Reading vocabulary

person's reading vocabulary is all the words recognized when reading. This class of vocabulary is generally the most ample, as new words are more commonly encountered when reading than when listening.

Listening vocabulary

A person's listening vocabulary comprises the words recognized when listening to speech. Cues such as the speaker's tone and gestures, the topic of discussion, and the conversation's social context may convey the meaning of an unfamiliar word.

Speaking vocabulary

A person's speaking vocabulary comprises the words used in speech and is generally a subset of the listening vocabulary. Due to the spontaneous nature of speech, words are often misused slightly and unintentionally, but facial expressions and tone of voice can compensate for this misuse.

Writing vocabulary

The written word appears in registers as different as formal essays and social media feeds.
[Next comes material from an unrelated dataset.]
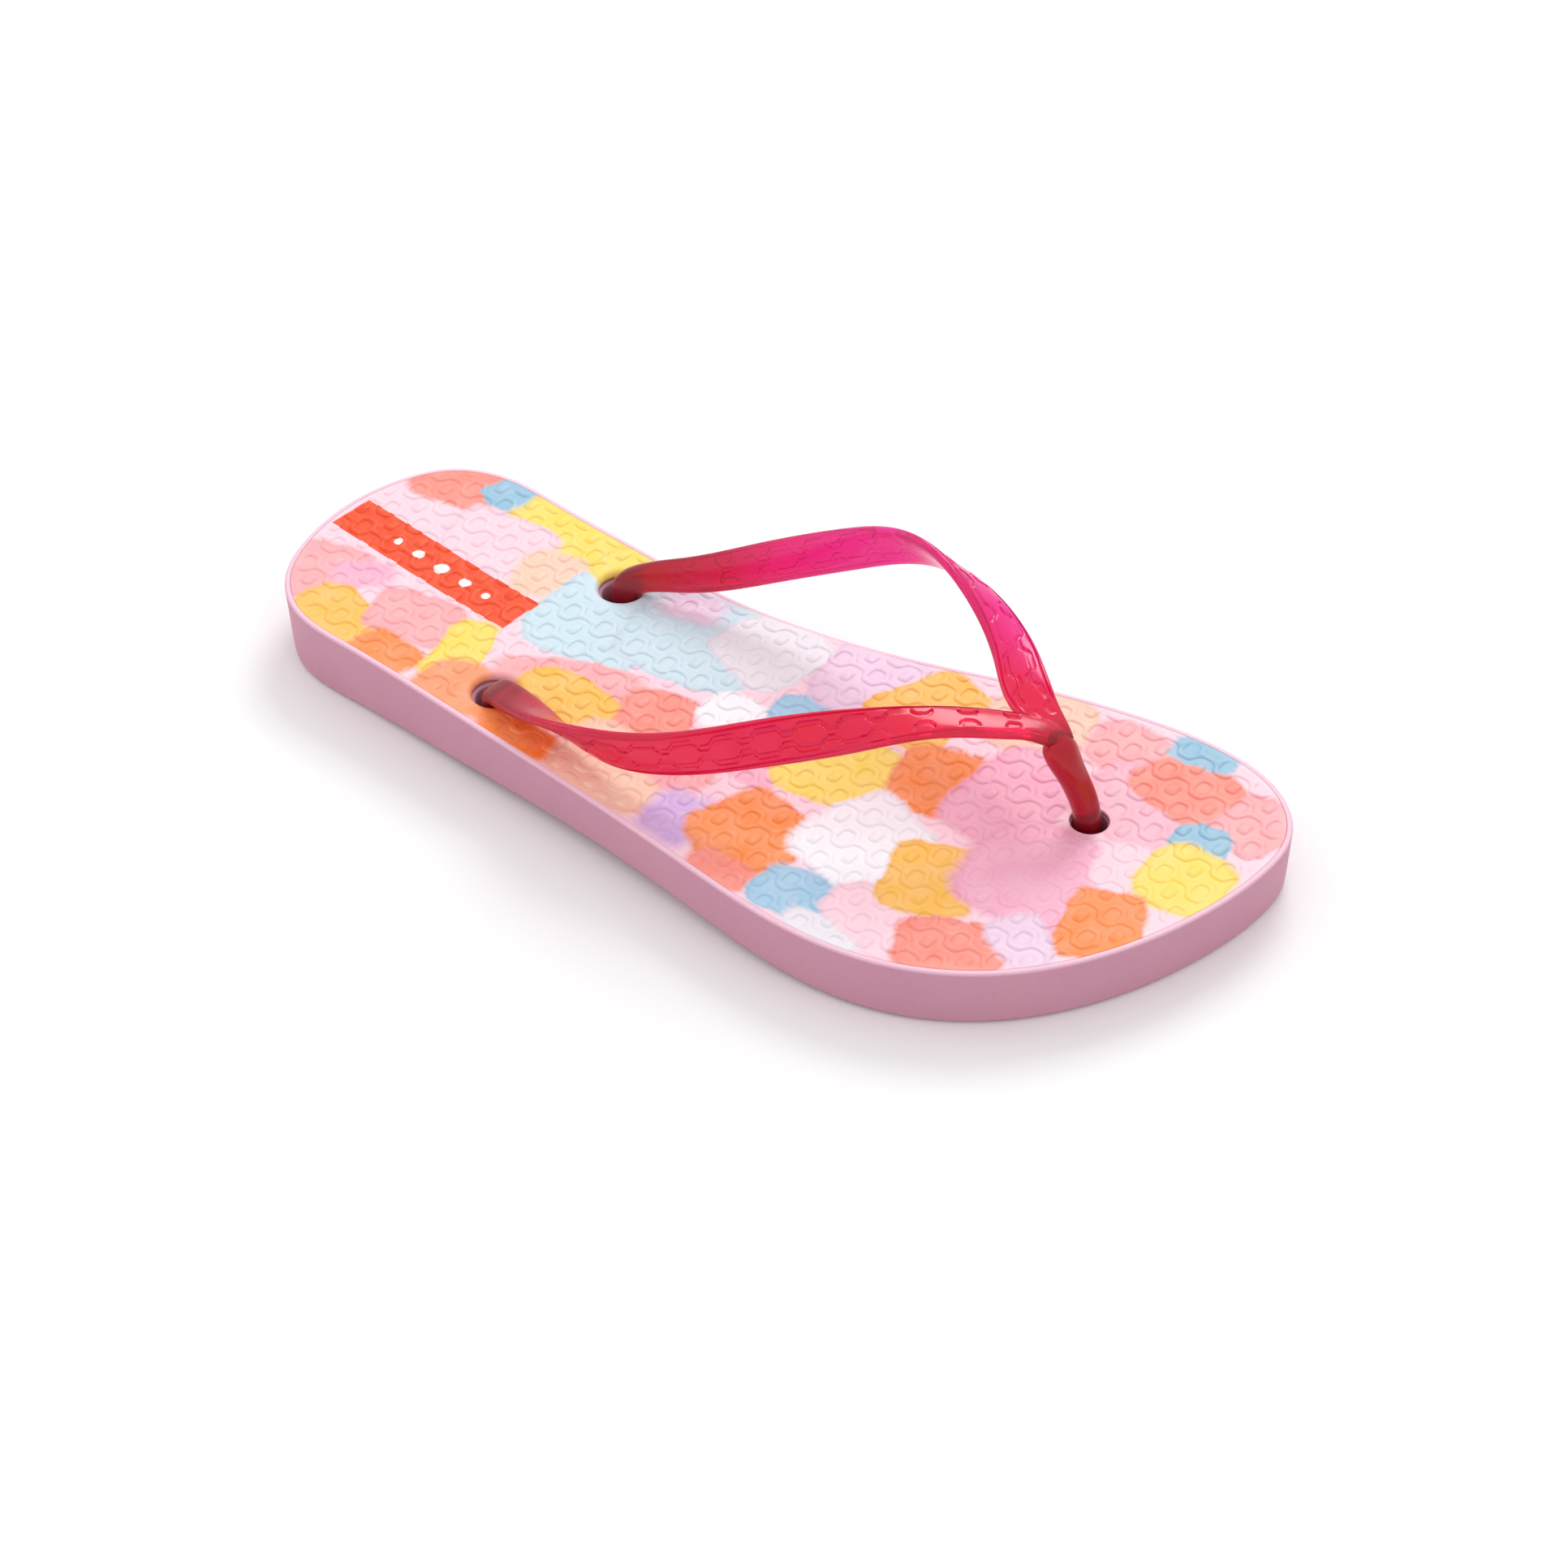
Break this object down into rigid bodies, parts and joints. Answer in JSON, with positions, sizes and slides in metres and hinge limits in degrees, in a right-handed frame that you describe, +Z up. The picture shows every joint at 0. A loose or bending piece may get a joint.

While many written words rarely appear in speech, a person's written vocabulary is generally limited by preference and context: a writer may prefer one synonym over another, and they will be unlikely to use technical vocabulary relating to a subject in which they have no interest or knowledge.

Final vocabulary

The American philosopher Richard Rorty characterized a person's "final vocabulary" as follows:

All human beings carry about a set of words which they employ to justify their actions, their beliefs, and their lives. These are the words in which we formulate praise of our friends and contempt for our enemies, our long-term projects, our deepest self-doubts and our highest hopes… I shall call these words a person's "final vocabulary". Those words are as far as he can go with language; beyond them is only helpless passivity or a resort to force. (Contingency, Irony, and Solidarity.